I've seen a few links to this:
The rise of fast processors and cheap storage means that remembering,once incredibly difficult for humans, has become simple. Viktor Mayer-Schönberger, a professor in Harvard's JFK School of Government, argues that this shift has been bad for society, and he calls insteadfor a new era of "forgetfulness."
This notion is not new, of course: Bowker and Star discuss "organizational forgetting" in their 2000 book Sorting Things Out: Classification and its Consequences. But Mayer-Schönberger takes the argument further, according to the gloss on Ars Technica:
Why would we want our machines to "forget"? Mayer-Schönberger suggests that we are creating a Benthamist panopticon by archiving so many bits of knowledge for so long. The accumulated weight of stored Google searches, thousands of family photographs, millions of books, credit bureau information, air travel reservations, massive government databases, archived e-mail, etc., can actually be a detriment to speech and action, he argues.
"If whatever we do can be held against us years later, if all our impulsive comments are preserved, they can easily be combined into a composite picture of ourselves," he writes in the paper. "Afraid how our words and actions may be perceived years later and taken out of context, the lack of forgetting may prompt us to speak less freely and openly."
In other words, it threatens to make us all politicians.
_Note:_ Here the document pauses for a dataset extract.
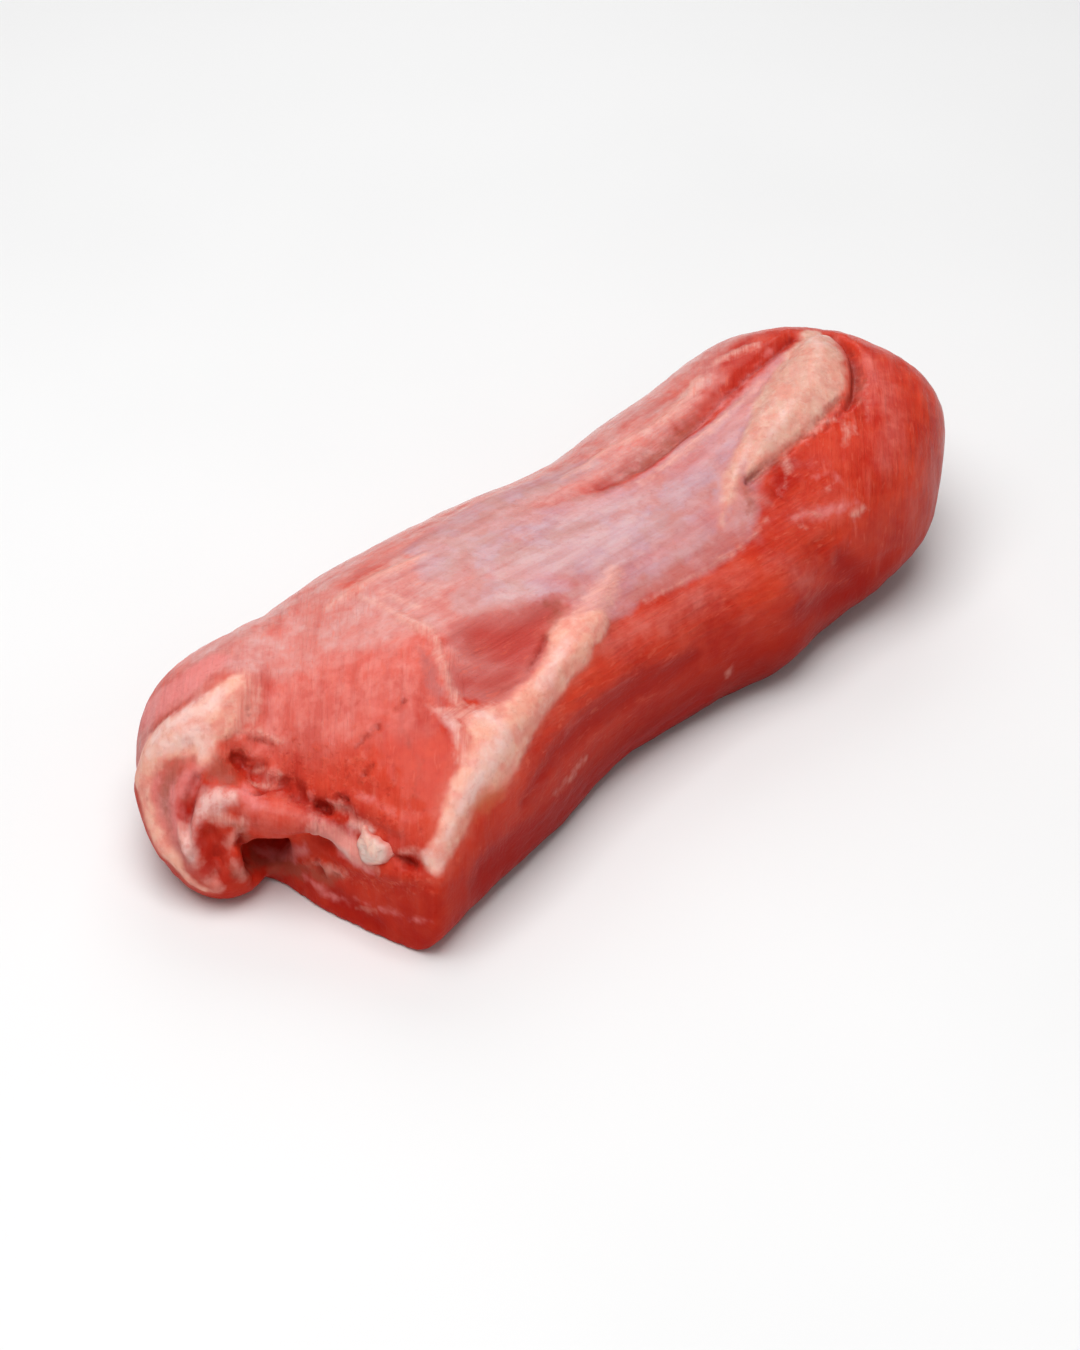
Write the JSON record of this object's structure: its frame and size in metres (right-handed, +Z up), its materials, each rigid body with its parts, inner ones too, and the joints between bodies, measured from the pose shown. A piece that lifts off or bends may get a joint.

I've been talking about this same phenomenon for a few years, including in my plenary session at Computers and Writing 2006, but I've tried to differentiate between the panopticon and what I've called the agora, the state in which anyone can review anyone else's actions. Note that some people are embracing the idea of reunifying the diverse factors of their online identities through things such as lifestreams, and these include things more intrusive and personal than what you might find in Google searches: software usage through Wakoopa, music choices through last.fm, browsing through Clutzr. That is, a segment of the online population does not fear the consequences of archiving knowledge, they actively seek and embrace it as a way of textualizing and preserving their identities. They don't want the sort of forgetting that Mayer-Schönberger describes. They want the ability to create what Latour calls "oligopticons," narrow but detailed views of specific experiences that are open to multiple people.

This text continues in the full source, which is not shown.